**STATED EXERCISE**
Would you quote the material below in full and unchanged?
--- START RAW DATA ---
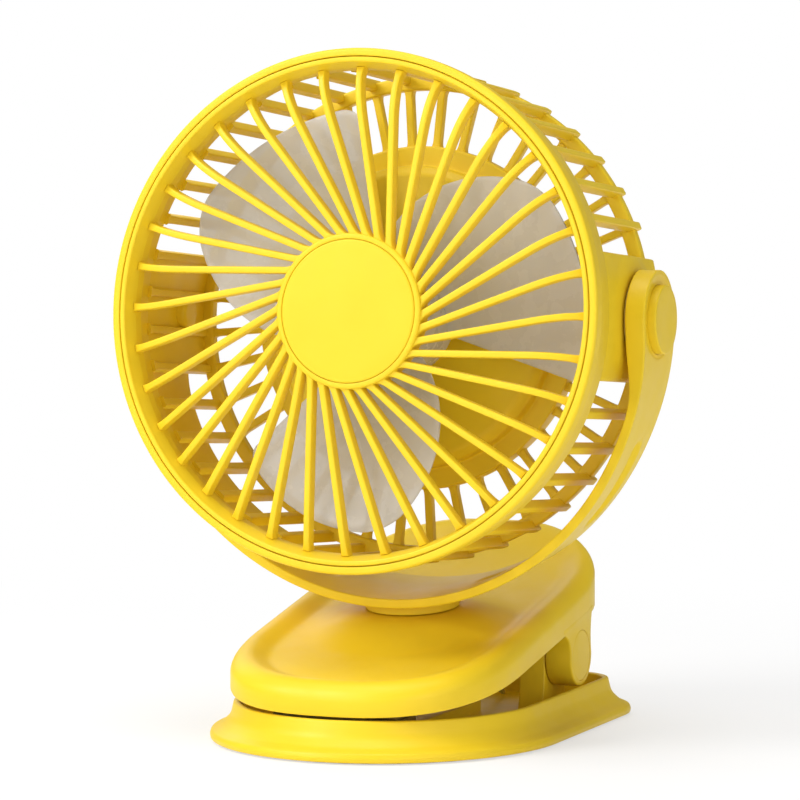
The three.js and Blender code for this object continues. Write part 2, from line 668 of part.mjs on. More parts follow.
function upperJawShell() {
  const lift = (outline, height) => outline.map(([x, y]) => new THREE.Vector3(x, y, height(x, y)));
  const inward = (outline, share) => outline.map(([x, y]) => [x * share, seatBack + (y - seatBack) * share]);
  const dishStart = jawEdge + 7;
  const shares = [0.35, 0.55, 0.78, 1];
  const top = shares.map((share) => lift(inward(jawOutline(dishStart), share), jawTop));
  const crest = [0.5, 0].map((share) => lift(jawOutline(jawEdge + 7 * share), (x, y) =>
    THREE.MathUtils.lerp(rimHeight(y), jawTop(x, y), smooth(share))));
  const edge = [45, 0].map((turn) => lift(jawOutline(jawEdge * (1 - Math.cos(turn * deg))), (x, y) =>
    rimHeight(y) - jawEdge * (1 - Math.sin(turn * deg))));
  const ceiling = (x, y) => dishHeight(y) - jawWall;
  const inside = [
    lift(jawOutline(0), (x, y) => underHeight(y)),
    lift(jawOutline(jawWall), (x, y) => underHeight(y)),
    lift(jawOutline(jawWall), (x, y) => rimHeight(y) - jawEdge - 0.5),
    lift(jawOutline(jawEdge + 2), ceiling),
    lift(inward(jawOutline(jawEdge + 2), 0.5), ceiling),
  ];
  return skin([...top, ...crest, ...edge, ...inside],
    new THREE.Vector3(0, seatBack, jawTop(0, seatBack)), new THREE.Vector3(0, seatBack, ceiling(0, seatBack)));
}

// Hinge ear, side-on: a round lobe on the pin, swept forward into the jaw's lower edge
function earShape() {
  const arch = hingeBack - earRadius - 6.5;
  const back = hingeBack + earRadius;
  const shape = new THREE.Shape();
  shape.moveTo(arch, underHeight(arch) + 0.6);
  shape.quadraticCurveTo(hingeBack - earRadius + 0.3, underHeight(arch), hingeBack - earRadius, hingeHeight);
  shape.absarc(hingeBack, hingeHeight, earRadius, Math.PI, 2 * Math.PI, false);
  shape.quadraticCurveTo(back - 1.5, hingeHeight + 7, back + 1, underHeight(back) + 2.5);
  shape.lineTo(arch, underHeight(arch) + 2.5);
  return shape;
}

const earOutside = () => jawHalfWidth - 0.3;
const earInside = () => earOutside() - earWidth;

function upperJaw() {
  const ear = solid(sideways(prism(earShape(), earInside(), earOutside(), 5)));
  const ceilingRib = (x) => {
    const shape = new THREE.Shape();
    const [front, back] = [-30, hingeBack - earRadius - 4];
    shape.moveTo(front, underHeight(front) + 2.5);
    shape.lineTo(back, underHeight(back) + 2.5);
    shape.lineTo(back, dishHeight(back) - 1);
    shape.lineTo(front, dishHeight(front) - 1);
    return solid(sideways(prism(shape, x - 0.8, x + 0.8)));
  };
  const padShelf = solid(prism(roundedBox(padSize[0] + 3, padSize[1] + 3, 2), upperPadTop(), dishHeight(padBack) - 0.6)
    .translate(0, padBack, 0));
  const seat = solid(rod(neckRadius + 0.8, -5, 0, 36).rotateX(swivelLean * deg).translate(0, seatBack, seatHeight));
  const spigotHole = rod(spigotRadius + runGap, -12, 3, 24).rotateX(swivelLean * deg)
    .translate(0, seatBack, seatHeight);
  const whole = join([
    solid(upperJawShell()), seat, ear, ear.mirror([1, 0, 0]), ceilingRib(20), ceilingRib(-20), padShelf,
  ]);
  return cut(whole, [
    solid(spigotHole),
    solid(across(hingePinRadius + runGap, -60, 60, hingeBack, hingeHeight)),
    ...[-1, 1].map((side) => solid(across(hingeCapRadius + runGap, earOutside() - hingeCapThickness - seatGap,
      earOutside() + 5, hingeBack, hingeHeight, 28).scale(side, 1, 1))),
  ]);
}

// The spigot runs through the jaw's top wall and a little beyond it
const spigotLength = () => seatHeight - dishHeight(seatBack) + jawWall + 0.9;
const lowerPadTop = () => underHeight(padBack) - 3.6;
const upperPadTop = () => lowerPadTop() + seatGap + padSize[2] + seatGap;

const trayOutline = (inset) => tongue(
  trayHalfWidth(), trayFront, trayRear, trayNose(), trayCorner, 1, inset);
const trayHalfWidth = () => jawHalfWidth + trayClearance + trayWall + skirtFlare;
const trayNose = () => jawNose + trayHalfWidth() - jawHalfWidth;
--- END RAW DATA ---
**TASK ANSWER**
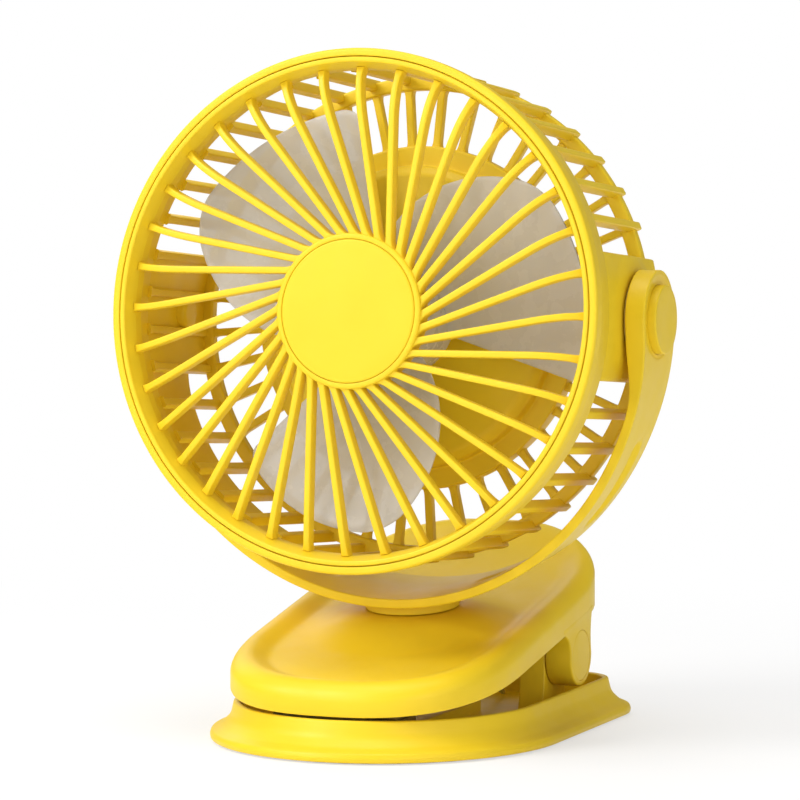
The three.js and Blender code for this object continues. Write part 2, from line 668 of part.mjs on. More parts follow.
function upperJawShell() {
  const lift = (outline, height) => outline.map(([x, y]) => new THREE.Vector3(x, y, height(x, y)));
  const inward = (outline, share) => outline.map(([x, y]) => [x * share, seatBack + (y - seatBack) * share]);
  const dishStart = jawEdge + 7;
  const shares = [0.35, 0.55, 0.78, 1];
  const top = shares.map((share) => lift(inward(jawOutline(dishStart), share), jawTop));
  const crest = [0.5, 0].map((share) => lift(jawOutline(jawEdge + 7 * share), (x, y) =>
    THREE.MathUtils.lerp(rimHeight(y), jawTop(x, y), smooth(share))));
  const edge = [45, 0].map((turn) => lift(jawOutline(jawEdge * (1 - Math.cos(turn * deg))), (x, y) =>
    rimHeight(y) - jawEdge * (1 - Math.sin(turn * deg))));
  const ceiling = (x, y) => dishHeight(y) - jawWall;
  const inside = [
    lift(jawOutline(0), (x, y) => underHeight(y)),
    lift(jawOutline(jawWall), (x, y) => underHeight(y)),
    lift(jawOutline(jawWall), (x, y) => rimHeight(y) - jawEdge - 0.5),
    lift(jawOutline(jawEdge + 2), ceiling),
    lift(inward(jawOutline(jawEdge + 2), 0.5), ceiling),
  ];
  return skin([...top, ...crest, ...edge, ...inside],
    new THREE.Vector3(0, seatBack, jawTop(0, seatBack)), new THREE.Vector3(0, seatBack, ceiling(0, seatBack)));
}

// Hinge ear, side-on: a round lobe on the pin, swept forward into the jaw's lower edge
function earShape() {
  const arch = hingeBack - earRadius - 6.5;
  const back = hingeBack + earRadius;
  const shape = new THREE.Shape();
  shape.moveTo(arch, underHeight(arch) + 0.6);
  shape.quadraticCurveTo(hingeBack - earRadius + 0.3, underHeight(arch), hingeBack - earRadius, hingeHeight);
  shape.absarc(hingeBack, hingeHeight, earRadius, Math.PI, 2 * Math.PI, false);
  shape.quadraticCurveTo(back - 1.5, hingeHeight + 7, back + 1, underHeight(back) + 2.5);
  shape.lineTo(arch, underHeight(arch) + 2.5);
  return shape;
}

const earOutside = () => jawHalfWidth - 0.3;
const earInside = () => earOutside() - earWidth;

function upperJaw() {
  const ear = solid(sideways(prism(earShape(), earInside(), earOutside(), 5)));
  const ceilingRib = (x) => {
    const shape = new THREE.Shape();
    const [front, back] = [-30, hingeBack - earRadius - 4];
    shape.moveTo(front, underHeight(front) + 2.5);
    shape.lineTo(back, underHeight(back) + 2.5);
    shape.lineTo(back, dishHeight(back) - 1);
    shape.lineTo(front, dishHeight(front) - 1);
    return solid(sideways(prism(shape, x - 0.8, x + 0.8)));
  };
  const padShelf = solid(prism(roundedBox(padSize[0] + 3, padSize[1] + 3, 2), upperPadTop(), dishHeight(padBack) - 0.6)
    .translate(0, padBack, 0));
  const seat = solid(rod(neckRadius + 0.8, -5, 0, 36).rotateX(swivelLean * deg).translate(0, seatBack, seatHeight));
  const spigotHole = rod(spigotRadius + runGap, -12, 3, 24).rotateX(swivelLean * deg)
    .translate(0, seatBack, seatHeight);
  const whole = join([
    solid(upperJawShell()), seat, ear, ear.mirror([1, 0, 0]), ceilingRib(20), ceilingRib(-20), padShelf,
  ]);
  return cut(whole, [
    solid(spigotHole),
    solid(across(hingePinRadius + runGap, -60, 60, hingeBack, hingeHeight)),
    ...[-1, 1].map((side) => solid(across(hingeCapRadius + runGap, earOutside() - hingeCapThickness - seatGap,
      earOutside() + 5, hingeBack, hingeHeight, 28).scale(side, 1, 1))),
  ]);
}

// The spigot runs through the jaw's top wall and a little beyond it
const spigotLength = () => seatHeight - dishHeight(seatBack) + jawWall + 0.9;
const lowerPadTop = () => underHeight(padBack) - 3.6;
const upperPadTop = () => lowerPadTop() + seatGap + padSize[2] + seatGap;

const trayOutline = (inset) => tongue(
  trayHalfWidth(), trayFront, trayRear, trayNose(), trayCorner, 1, inset);
const trayHalfWidth = () => jawHalfWidth + trayClearance + trayWall + skirtFlare;
const trayNose = () => jawNose + trayHalfWidth() - jawHalfWidth;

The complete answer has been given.